Los años de la posguerra confirmaron mi esperanza de que Estados Unidos era muy otra cosa de lo que antes la historia reflejó y que, por tanto, era esperable que pudiera eludir la supuestamente inexorable ley de la decadencia por descomposición interna. Rindió en ese periodo, y con honores, la suprema prueba de expulsar a un exitoso mandatario por mentiroso y marrullero, o sea por razones puramente morales. ¿Cómo sería la historia del mundo si con igual rigor ético se hubiera desfenestrado al manipulador Richelieu, al acosador Enrique VIII, al pederasta Tiberio o al ponzoñoso Alejandro VI? El orden mundial, que penosa pero tesoneramente construyeron los mandatarios que sucedieron a Roosevelt, confirmaba que estábamos muy distantes de todos los imperialismos del pasado porque éste se basaba en valores como la libertad individual, los derechos humanos, la globalización del comercio, la autodeterminación de los pueblos en lugar de la tradicional opresión de vencedores sobre vencidos. De esa manera, en el umbral de la vejez, me parecía que dejaría un mundo mejor e infinitamente más estable que el de las simples treguas entre conflictos que exhibía el pasado. Me sentía, a ese respecto, como se habría sentido un romano en el siglo I o un inglés al principio de la era victoriana.
Pero entonces llego Trump y se desmoronó la ilusión.
Se desmoronó sin siquiera esperar lo que haría como gobernante. Y ello porque el pueblo que ungía presidentes, y le entregaba el poder más grande de la tierra a una persona de los antecedentes éticos y conductuales de Donald Trump no podía ser el que yo creía que todavía existía. Si hay algo que no se le podía reprocha a Trump era haber sido hipócrita durante su campaña presidencial, de modo que todos sabían, al momento de sufragar, que las consideraciones morales no serían factores de su gobierno, que se convertiría en el “matón del barrio”, que no titubearía en emplear la extorsión económica para lograr objetivos políticos, que echaría por la borda la gran sociedad liberal que construyeron sus antecesores y postularon los “padres fundadores”, que la misma brutalidad con que atacó a sus rivales durante la campaña utilizaría contra todos los que pudieran oponérsele como presidente, que su vida pública de mandatario transcurriría en la misma zona limítrofe entre lo legal y lo ilegal, lo aceptable y lo inexcusable en que había trascurrido toda su anterior vida de empresario y comunicador. Y un pueblo que elige un mandatario sabiéndole todo esto ya no es el del temple necesario para desafiar al destino y eludir la decadencia.

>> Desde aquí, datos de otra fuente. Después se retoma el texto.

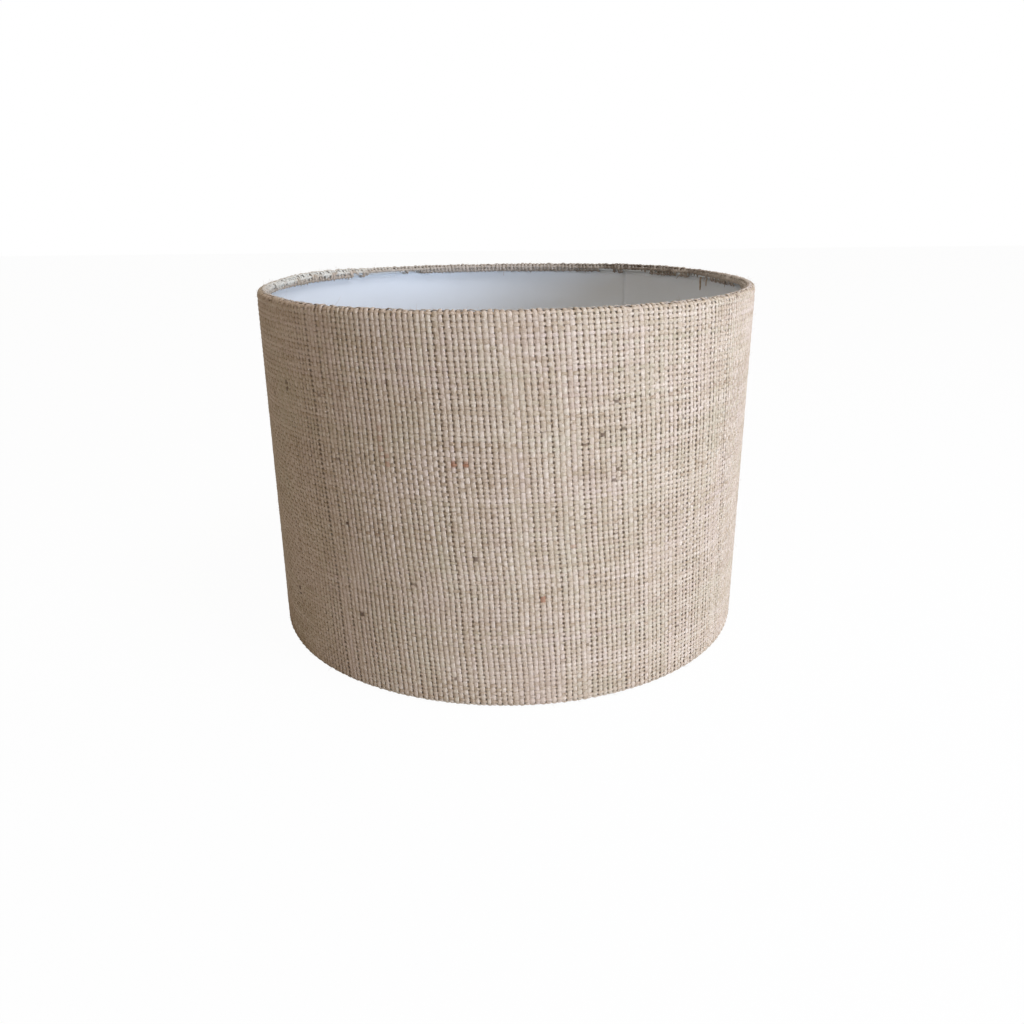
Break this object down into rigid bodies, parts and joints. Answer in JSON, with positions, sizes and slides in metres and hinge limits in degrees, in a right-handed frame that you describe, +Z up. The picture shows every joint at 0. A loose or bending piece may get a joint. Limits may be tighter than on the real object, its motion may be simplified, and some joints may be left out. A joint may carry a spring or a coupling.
{
  "type": "lamp shade",
  "caption": "Straight drum lamp shade in coarse jute cloth on a white liner, with rolled edges over wire rings, a sunken wire fitter at the base and a lift-out reducer ring.",
  "frame": {"origin": "centre of the circle that the lower rolled edge stands on", "axes": "+Z up along the drum's axis, +Y towards the back, where the seam is, +X to the right seen from the front"},
  "size_m": [0.3, 0.3, 0.212],
  "materials": {
    "jute": "coarse plain weave, matte, slubby natural yarn",
    "liner": "satin white sheet",
    "wire": "white baked coating on steel wire",
    "tape": "thin translucent double-sided tape",
    "reducer": "satin moulded white"
  },
  "bodies": {
    "shade": {"jute_cover": "jute", "liner": "liner", "seam_tape": "tape", "top_ring": "wire", "bottom_ring": "wire", "top_ring_tape": "tape", "bottom_ring_tape": "tape", "fitter_arm_1": "wire", "fitter_arm_2": "wire", "fitter_arm_3": "wire", "fitter_washer": "wire"},
    "reducer": {"reducer_ring": "reducer"}
  },
  "joints": [
    {"name": "reducer_lift", "type": "slide", "parent": "shade", "child": "reducer", "axis": [0, 0, 1], "range_m": [0, 0.06]}
  ]
}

Hoy es fácil encontrar norteamericanos que, encogiéndose de hombros, cuando se toca el tema de la calidad de Trump, dicen “es un truhan pero hace lo que nos conviene”. Es la forma de decir “América primero” que utiliza su presidente continuamente y que refleja la cara hosca de los Estados Unidos de hoy. Y ese Estados Unidos ya no es más que la amenaza de un imperio como todos los que ha conocido la historia, ya no es el legítimo garante del comercio internacional y de la paz, ya no es uno que jamás emplearía el poder atómico contra otro pueblo, ya no está revestido del poderío ético que pretendieron inculcarle sus fundadores como eterna herencia.
Así pues, cuando me retire del mundo, no me sentiré como un romano del siglo I, si no que como uno de finales del siglo III, aquel de los Heliogábalos y los Valerianos, aquel en que los ciudadanos se dormían esperando la llegada de los barbaros.